Interactions with Israel
Biblical narratives describe complex interactions between Edom and the Israelites. Moses's request for passage through Edom along the "King's Highway" was denied, leading to a detour. Later, King Saul of Israel defeated the Edomites, and King David and his general Joab further subdued them, making Edom a vassal state of Israel. Despite periods of revolt, Edom remained largely dependent on the Kingdom of Judah. Prophets often denounced Edom, particularly for their perceived role in the plunder of Jerusalem during Nebuchadnezzar II's conquest, and some texts suggest a treaty betrayal of Judah.
Classical Idumaea
The Herodian Dynasty
The Idumean Antipater, father of Herod the Great, founded the Herodian dynasty, which governed Judea after the Roman conquest. Under Herod, the province of Idumaea was administered by a series of governors, including his brother Joseph ben Antipater and brother-in-law Costobarus. The Herodian influence on Judea, Jerusalem, and the Second Temple was substantial, though later forms of Second Temple Judaism and Rabbinic Judaism often obscured this Idumean heritage. Some contemporary Jewish factions, particularly those of Essene, Hasidean, or Sadducee origin, questioned Herod's Jewish legitimacy due to his Idumean ancestry, a sentiment Herod violently suppressed.

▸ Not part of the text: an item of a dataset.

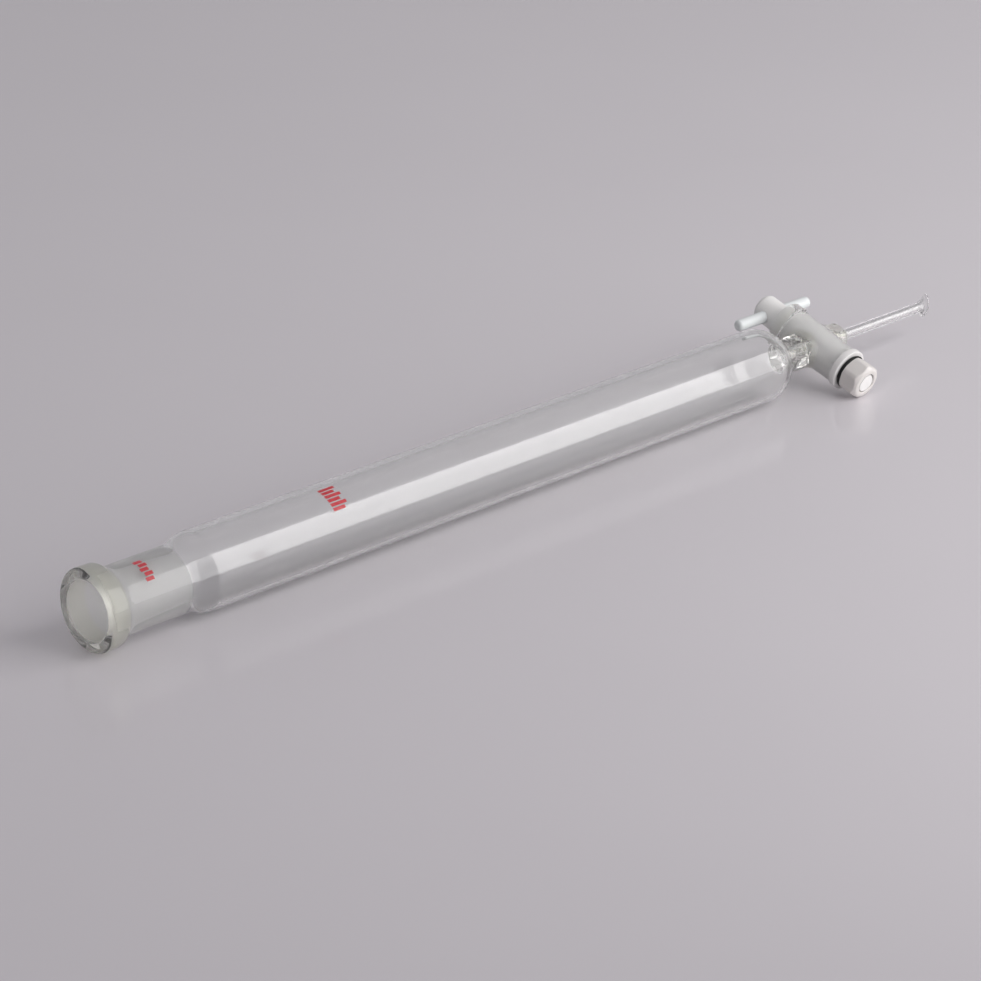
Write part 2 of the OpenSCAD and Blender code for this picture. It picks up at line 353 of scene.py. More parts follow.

Roman Conflicts & Disappearance
During the First Jewish-Roman War in 66 CE, the Zealot leader Simon bar Giora launched attacks on the Jewish converts of Upper Idumaea, causing widespread destruction. Later, during the siege of Jerusalem in 70 CE by Titus, a significant contingent of 20,000 Idumeans, led by figures like John, Simon, Phinehas, and Jacob, joined the Zealots in their defense of the Temple. This fervent participation has been interpreted by some scholars as an attempt by Idumeans to "prove" their Jewish identity. Following the Jewish-Roman wars, the Idumean people largely vanish from explicit historical records, though the geographical region of "Idumea" continued to be referenced as late as the time of Jerome.
Defining Idumaean Borders
Josephus's writings delineate Upper Idumaea as encompassing towns and villages immediately south and southwest of Jerusalem, including prominent sites such as Hebron, Halhul, Bethsura, Begabris, Dura (Adorayim), Caphethra, Bethletephon, Teqoa, and Marissa. Marissa, in particular, became a principal city after the influx of Idumeans into the Hebron Hills following the demise of the Kingdom of Judah. Strabo further describes western Judea as being populated by Idumeans who intermingled with Judeans and adopted their customs. Archaeological findings from Maresha corroborate a rich cultural milieu, showing influences from Hellenistic, Nabataean/Arab, Phoenician, Palmyrene, and Jewish cultures. The Gospel of Mark even notes Idumeans among those who gathered to meet Jesus by the Sea of Galilee, and the Mishnah places Rabbi Ishmael's dwelling "near to Edom," indicating the region's continued relevance.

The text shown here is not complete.